India and the United States have asked Islamabad to “meaningfully address” the international community’s concerns on terrorism, including that emanating from across the border from Pakistan.
The concern was raised in a statement by the Indian Embassy here after Foreign Secretary Vijay Gokhale and his American counterpart Under Secretary of State for Political Affairs David Hale held Foreign Office Consultations here at the State Department, nearly a month after the Pulwama terror attack.
“Both sides called on Pakistan to meaningfully address the concerns of the international community on terrorism, including cross-border terrorism,” the statement said.
Tensions between India and Pakistan flared up after a suicide bomber of the Pakistan-based Jaish-e-Mohammed (JeM) terror group killed 40 Central Reserve Police Force personnel in Kashmir’s Pulwama district on February 14.
India has provided a dossier to Pakistan, detailing the role of JeM in the Pulwama terror attack. India has also said that Pakistan has failed to take any credible action against JeM and other terrorist organisations, which continue to operate with impunity from Pakistan.
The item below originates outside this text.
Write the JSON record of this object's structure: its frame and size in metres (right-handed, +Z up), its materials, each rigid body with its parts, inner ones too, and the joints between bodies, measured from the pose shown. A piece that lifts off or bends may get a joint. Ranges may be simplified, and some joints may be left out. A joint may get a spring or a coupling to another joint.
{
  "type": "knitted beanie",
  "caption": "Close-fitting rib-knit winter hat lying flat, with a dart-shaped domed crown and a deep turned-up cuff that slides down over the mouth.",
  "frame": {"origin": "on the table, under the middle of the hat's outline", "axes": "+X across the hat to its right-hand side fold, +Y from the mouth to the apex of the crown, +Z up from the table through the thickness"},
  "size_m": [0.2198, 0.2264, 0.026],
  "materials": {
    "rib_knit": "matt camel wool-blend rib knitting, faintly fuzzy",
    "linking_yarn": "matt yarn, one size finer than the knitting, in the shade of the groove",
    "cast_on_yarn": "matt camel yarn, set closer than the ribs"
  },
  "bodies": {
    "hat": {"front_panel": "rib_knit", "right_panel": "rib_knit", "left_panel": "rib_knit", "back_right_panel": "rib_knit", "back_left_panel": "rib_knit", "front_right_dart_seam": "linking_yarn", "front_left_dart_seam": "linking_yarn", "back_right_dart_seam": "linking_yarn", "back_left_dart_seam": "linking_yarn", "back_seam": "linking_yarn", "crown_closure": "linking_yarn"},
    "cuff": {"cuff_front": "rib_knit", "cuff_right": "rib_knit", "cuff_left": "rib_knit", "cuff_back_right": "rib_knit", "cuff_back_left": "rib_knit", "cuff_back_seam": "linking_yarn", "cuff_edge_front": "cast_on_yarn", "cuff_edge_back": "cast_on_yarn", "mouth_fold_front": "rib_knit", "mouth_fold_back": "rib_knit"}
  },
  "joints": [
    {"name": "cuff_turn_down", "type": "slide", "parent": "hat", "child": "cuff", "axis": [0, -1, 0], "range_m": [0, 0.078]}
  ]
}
On Monday, Gokhale called on US Secretary of State Mike Pompeo and they agreed that Pakistan must take “concerted action” to dismantle terrorist infrastructure and deny safe haven to all terror groups on its soil.
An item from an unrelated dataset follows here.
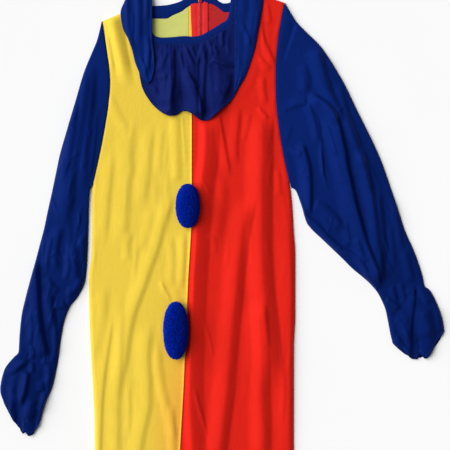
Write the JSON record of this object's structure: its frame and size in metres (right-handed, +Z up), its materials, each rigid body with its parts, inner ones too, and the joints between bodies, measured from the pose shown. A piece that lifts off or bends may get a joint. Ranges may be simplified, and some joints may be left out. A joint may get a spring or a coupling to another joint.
{
  "type": "clown jumpsuit",
  "caption": "One-piece clown jumpsuit laid flat: split-colour front and back, gathered-wrist sleeves, neck band with ruffle, back zip and yarn pompoms.",
  "frame": {"origin": "on the floor under the middle of the chest, on the underside of the back panels", "axes": "+X to the right of the laid garment (red half), +Y from the leg hems towards the neck, +Z up from the floor through the back to the front"},
  "size_m": [0.891, 1.5901, 0.0445],
  "materials": {
    "yellow_satin": "thin polyester with a soft sheen",
    "red_satin": "thin polyester with a soft sheen",
    "blue_satin": "thin polyester with a soft sheen",
    "blue_yarn": "matt cut pile",
    "zip_tape": "woven tape, matt",
    "zip_slider": "glossy enamel"
  },
  "bodies": {
    "root": {"front_yellow": "yellow_satin", "back_yellow": "yellow_satin", "front_red": "red_satin", "back_red": "red_satin", "sleeve_left": "blue_satin", "sleeve_right": "blue_satin", "neck_band_front": "blue_satin", "neck_band_back_left": "blue_satin", "neck_band_back_right": "blue_satin", "collar_ruffle_front": "blue_satin", "ruffle_turn_left": "blue_satin", "ruffle_turn_right": "blue_satin", "pompom_upper": "blue_yarn", "pompom_lower": "blue_yarn", "back_zip": "zip_tape", "zip_slider": "zip_slider"}
  },
  "joints": []
}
Gokhale and Hale also reaffirming their commitment to the Indo-US Strategic Partnership and they reviewed the progress made since the first Ministerial 2+2 meeting held last September and discussed ways to further expand cooperation.
While cooperation in the Indo-Pacific region formed an important part of their deliberations, they also discussed counterterrorism cooperation and a range of global and regional issues of mutual interest, including the current situation in Afghanistan, North Korea, Iran and Venezuela, the State Department said in a readout of the meeting.
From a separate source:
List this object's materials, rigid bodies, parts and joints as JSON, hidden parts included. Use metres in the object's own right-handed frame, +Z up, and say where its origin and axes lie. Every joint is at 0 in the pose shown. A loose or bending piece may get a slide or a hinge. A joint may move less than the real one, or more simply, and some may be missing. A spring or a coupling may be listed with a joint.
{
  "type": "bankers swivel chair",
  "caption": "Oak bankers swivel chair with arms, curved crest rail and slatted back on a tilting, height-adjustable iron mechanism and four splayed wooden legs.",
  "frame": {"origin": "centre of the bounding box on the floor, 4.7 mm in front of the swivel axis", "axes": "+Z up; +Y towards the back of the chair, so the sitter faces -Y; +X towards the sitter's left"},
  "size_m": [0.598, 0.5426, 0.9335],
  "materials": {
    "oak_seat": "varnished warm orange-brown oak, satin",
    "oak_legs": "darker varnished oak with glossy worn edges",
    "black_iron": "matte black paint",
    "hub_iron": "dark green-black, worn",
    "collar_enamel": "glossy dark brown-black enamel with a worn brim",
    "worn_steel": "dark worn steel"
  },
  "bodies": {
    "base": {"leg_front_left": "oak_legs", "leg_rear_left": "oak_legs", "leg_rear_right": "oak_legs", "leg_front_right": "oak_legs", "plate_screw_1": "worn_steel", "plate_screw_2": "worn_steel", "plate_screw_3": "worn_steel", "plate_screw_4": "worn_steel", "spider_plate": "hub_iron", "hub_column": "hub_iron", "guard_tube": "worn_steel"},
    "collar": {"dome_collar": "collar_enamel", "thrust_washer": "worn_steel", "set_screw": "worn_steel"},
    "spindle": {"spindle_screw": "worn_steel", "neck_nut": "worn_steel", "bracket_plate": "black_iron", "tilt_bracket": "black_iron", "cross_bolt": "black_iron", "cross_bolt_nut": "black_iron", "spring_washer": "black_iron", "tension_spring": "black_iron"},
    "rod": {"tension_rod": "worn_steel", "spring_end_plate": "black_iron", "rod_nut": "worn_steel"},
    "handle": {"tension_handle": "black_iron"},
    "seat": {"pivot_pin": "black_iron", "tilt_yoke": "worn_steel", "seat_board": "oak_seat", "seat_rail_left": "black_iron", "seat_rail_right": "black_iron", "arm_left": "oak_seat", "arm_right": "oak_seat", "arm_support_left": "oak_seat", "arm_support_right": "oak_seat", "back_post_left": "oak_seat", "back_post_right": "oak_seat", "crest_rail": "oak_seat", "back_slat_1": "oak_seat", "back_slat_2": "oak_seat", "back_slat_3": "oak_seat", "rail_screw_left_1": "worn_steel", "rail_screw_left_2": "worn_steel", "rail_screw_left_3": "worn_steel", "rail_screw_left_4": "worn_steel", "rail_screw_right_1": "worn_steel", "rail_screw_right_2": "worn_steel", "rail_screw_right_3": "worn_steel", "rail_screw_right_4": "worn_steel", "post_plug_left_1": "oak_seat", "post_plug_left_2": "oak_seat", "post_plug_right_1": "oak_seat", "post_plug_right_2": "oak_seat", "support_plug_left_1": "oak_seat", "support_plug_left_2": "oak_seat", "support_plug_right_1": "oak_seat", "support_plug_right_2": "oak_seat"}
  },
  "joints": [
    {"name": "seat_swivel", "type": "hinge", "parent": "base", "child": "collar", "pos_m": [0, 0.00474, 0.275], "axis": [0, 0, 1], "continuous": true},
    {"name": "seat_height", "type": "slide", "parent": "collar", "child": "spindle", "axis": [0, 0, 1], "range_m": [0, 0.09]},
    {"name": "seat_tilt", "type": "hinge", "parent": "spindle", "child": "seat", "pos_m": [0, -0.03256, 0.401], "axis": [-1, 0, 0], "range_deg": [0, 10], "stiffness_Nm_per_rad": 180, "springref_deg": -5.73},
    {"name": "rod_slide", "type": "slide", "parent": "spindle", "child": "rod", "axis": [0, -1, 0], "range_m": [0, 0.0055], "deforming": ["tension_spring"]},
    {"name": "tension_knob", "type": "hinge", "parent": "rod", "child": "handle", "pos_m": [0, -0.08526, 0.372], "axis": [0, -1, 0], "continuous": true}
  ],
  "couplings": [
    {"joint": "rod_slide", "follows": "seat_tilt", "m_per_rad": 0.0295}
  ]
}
“They affirmed the vitality of the US-India strategic partnership and the importance of joint leadership to strengthen the rules-based order in the Indo-Pacific region,” the State Department said, amidst China increasingly flexing its muscles in the region.
The Indo-Pacific is a biogeographic region, comprising the Indian Ocean and the western and central Pacific Ocean, including the South China Sea.
Beijing asserts nearly all of the South China Sea as its territory, while Taiwan, the Philippines, Brunei, Malaysia and Vietnam all claim parts.
During the meeting, Gokhale and Hale affirmed their support for increased cooperation to include advancing initiatives undertaken as part of the 2+2 Ministerial Dialogue process.
“Recognising that the US and India share complementary visions for the Indo-Pacific, they agreed to deepen cooperation toward their joint goals in the region, including in conjunction with other Indo-Pacific partners,” the State Department said.
According to the Indian Embassy, Gokhale and Hale exchanged views on building convergence in the Indo-Pacific and agreed to work with each other and regional partners to promote inclusivity, stability, peace and prosperity in the region.